Just after leaving the anchorage, The Nat Geo boat Seabird calls a “Securite” as she is crossing the bar and entering Tracy Arm. It could get crowded today as there are already two cruise ships in Endicott Arm. With 12,000 passengers a day arriving in Juneau, the commercial tour boats will be bringing many of these tourists to the glaciers this afternoon.
The steep forested mountains plunge dramatically into the icy water and continue for another thousand feet to the Fjords floor. The water temperatures continue to drop the further north we proceed. We had 45 degree water in the anchorage and are now recording 43 degrees and falling rapidly. We remind ourselves of the dangers that this cold water presents. A person could survive only minutes at these temperatures.
When John Muir Traveled here in the 1800’s, he compared the rounded mountain headlands and u-shaped valleys to those of Yosemite. He theorized that V shaped valleys are formed by rivers while u shaped valleys are created by glaciers. As we wind our way northward, the forested slopes give way to bare granite cliffs recently carved by the glaciers and we see first hand evidence of Muir’s theory. Each turn brings a new and amazing view. Small and large ice bergs start appearing more frequently. As we are watching a brown bear on shore, an Orca surfaces on our port side. This is the first Orca we have seen this season. We suspect it is heading up to the glaciers to hunt newborn seal pups on the ice bergs.
The farther north we go the denser the ice bergs get. We especially have to watch out for the smaller clear pieces lurking at the surface which are known as growlers. The name refers to the sound the ice makes when traveling down your hull. These denser bergs come from the bottom of the glacier. Having had all of the air compressed out of them they barely float and are hard to see. Nat Geo stops about two miles from South Sawyer Glacier and deploys their zodiacs. Soon these grey speedboats carrying orange clad tourists zoom past us and disappear around the corner towards the face of South Sawyer Glacier. We begin to feel very uncomfortable as the density of ice and tour boats rapidly increase. With the glacier only partially visible we decide to retreat. We had hoped to make it a little farther but today it is not meant to be. We quickly head towards North Sawyer and find the waterway much less congested with ice and not a soul around. Several seals are hauled out on small bergs enjoying the bright sunshine. We hope the Orca doesn’t find them. We soon reach the glacier snout and spend our time hovering and admiring our surroundings. We feel extremely privileged to have reached the glacier and have this magical place to ourselves.
With a falling tide the ice flows start to close in and we wonder if there will be a path out. We grimace as several small bergs crunch against the hull as we navigate through the ice field.
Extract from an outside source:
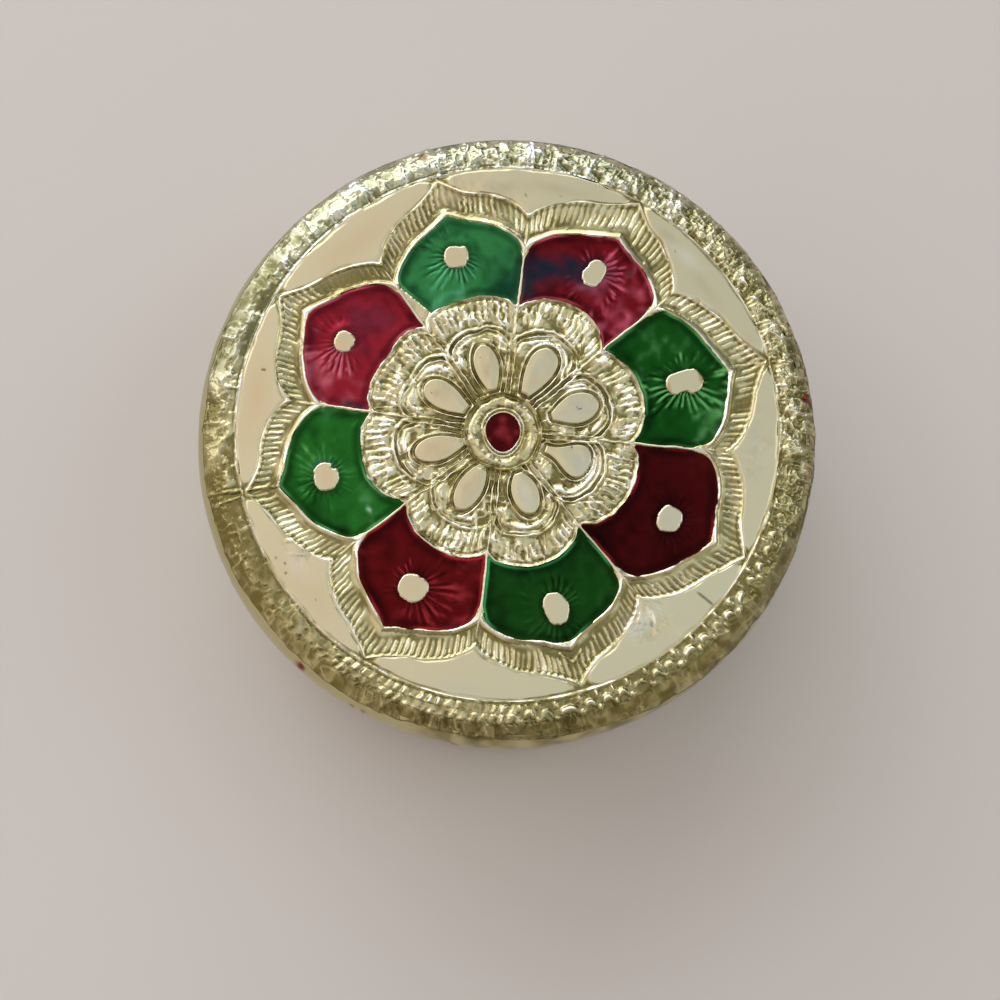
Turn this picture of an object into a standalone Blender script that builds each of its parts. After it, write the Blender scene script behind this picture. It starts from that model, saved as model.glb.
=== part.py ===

Once through this icy maze, the tension aboard Idyll Time eases. Our 22 mile return trip is equally stunning as the voyage up but without the tension of dodging ice bergs. However, we are met by over a dozen unbound tour boats along with the massive cruise ship, Carnival Legend. We wonder how far this hugh 3000 passenger ship can go in the restricted waterway. A few minutes later, the Holland America ship Amsterdam appears on the AIS. We hug the shore as we round Big Bend giving her plenty of maneuver room. It looks like our decision to leave early this morning was a good one. We wouldn’t want to be dodging ice bergs and cruise ships at the same time.
Rounding the bend back to Tracy Arm Cove, the two familiar ice bergs stranded on the bar are a welcome site. With the anchor down we can relax and resume our bear watching activities. Overall the day was a success and Idyll Time remains unscathed and ready for another new adventure. Thanks for following along.